• _What you are asked to do_: Return verbatim the inclusive range of lines running from the line that contains "one piece. */" to the line that contains "imported = [obj". Omit every other line.

--- --- ---

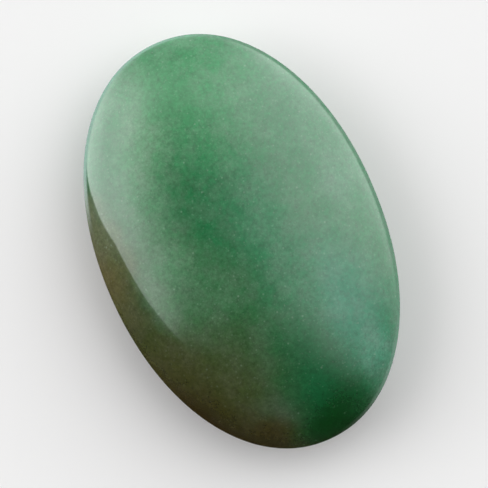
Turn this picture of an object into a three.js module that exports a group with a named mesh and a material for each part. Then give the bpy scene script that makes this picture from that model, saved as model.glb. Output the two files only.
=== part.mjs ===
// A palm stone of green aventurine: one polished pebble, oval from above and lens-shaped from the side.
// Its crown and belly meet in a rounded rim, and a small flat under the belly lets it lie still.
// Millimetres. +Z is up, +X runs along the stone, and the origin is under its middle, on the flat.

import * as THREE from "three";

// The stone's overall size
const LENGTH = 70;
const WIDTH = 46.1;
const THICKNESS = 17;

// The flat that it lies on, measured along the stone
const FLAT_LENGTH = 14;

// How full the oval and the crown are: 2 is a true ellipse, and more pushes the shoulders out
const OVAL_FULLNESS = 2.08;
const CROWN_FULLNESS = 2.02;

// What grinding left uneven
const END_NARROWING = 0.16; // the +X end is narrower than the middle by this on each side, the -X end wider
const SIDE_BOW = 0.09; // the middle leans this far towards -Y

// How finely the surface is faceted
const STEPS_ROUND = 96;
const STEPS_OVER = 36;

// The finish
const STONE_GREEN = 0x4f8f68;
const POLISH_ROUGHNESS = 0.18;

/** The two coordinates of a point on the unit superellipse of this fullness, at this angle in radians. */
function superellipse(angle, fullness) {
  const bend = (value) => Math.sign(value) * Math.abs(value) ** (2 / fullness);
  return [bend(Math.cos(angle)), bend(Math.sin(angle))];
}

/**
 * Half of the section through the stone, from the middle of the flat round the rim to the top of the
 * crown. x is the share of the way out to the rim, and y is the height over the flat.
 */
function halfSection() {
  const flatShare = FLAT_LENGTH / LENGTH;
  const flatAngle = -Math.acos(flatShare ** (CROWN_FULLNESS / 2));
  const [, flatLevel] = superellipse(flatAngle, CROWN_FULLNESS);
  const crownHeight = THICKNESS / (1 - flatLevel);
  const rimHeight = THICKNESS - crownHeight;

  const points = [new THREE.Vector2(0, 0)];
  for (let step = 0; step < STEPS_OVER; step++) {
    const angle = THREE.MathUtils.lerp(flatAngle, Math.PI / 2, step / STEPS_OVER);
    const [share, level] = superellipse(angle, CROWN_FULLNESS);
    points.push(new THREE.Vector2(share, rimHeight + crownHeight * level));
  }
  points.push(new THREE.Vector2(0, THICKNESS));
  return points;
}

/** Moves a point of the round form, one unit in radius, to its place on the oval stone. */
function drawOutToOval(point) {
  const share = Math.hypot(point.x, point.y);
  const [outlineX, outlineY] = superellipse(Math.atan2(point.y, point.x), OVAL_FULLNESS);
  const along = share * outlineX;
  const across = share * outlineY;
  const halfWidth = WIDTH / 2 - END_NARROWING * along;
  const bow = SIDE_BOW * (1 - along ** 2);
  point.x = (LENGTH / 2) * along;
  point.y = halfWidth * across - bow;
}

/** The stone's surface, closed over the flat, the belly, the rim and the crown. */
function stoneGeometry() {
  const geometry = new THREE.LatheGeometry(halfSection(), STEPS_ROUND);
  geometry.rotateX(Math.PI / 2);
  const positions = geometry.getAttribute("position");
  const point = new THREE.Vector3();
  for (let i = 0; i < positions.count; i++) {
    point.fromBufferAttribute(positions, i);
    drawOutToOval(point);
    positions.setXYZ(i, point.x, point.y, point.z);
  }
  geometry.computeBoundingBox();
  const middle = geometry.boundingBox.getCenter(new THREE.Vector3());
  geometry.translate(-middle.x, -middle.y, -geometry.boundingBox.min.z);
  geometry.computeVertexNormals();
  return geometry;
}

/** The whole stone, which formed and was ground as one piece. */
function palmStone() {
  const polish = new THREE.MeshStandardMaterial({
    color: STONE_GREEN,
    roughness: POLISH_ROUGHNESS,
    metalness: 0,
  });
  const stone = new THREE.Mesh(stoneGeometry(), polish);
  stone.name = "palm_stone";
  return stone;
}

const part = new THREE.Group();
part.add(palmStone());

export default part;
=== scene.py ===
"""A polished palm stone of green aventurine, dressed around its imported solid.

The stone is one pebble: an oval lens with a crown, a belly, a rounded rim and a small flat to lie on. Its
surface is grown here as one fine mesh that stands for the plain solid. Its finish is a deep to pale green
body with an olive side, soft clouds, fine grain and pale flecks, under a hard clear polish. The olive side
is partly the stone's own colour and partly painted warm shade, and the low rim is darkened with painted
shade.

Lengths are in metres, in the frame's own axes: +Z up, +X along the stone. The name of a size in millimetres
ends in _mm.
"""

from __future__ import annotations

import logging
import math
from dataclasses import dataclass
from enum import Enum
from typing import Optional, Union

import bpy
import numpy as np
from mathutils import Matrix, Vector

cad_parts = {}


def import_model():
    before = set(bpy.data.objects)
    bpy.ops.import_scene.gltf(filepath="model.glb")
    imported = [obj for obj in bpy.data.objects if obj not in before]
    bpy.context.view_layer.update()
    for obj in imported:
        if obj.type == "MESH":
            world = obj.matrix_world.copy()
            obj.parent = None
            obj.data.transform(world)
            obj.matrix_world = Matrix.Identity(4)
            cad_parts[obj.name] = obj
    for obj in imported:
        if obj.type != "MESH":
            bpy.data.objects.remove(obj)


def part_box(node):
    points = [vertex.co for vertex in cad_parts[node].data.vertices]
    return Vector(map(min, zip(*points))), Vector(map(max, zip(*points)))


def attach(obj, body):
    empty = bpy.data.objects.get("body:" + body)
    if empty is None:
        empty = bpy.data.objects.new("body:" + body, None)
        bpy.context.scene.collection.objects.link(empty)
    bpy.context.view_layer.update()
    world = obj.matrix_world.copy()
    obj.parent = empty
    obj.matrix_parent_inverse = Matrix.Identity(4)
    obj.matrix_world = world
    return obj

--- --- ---

• _Reply to the exercise_:
/** The whole stone, which formed and was ground as one piece. */
function palmStone() {
  const polish = new THREE.MeshStandardMaterial({
    color: STONE_GREEN,
    roughness: POLISH_ROUGHNESS,
    metalness: 0,
  });
  const stone = new THREE.Mesh(stoneGeometry(), polish);
  stone.name = "palm_stone";
  return stone;
}

const part = new THREE.Group();
part.add(palmStone());

export default part;
=== scene.py ===
"""A polished palm stone of green aventurine, dressed around its imported solid.

The stone is one pebble: an oval lens with a crown, a belly, a rounded rim and a small flat to lie on. Its
surface is grown here as one fine mesh that stands for the plain solid. Its finish is a deep to pale green
body with an olive side, soft clouds, fine grain and pale flecks, under a hard clear polish. The olive side
is partly the stone's own colour and partly painted warm shade, and the low rim is darkened with painted
shade.

Lengths are in metres, in the frame's own axes: +Z up, +X along the stone. The name of a size in millimetres
ends in _mm.
"""

from __future__ import annotations

import logging
import math
from dataclasses import dataclass
from enum import Enum
from typing import Optional, Union

import bpy
import numpy as np
from mathutils import Matrix, Vector

cad_parts = {}


def import_model():
    before = set(bpy.data.objects)
    bpy.ops.import_scene.gltf(filepath="model.glb")
    imported = [obj for obj in bpy.data.objects if obj not in before]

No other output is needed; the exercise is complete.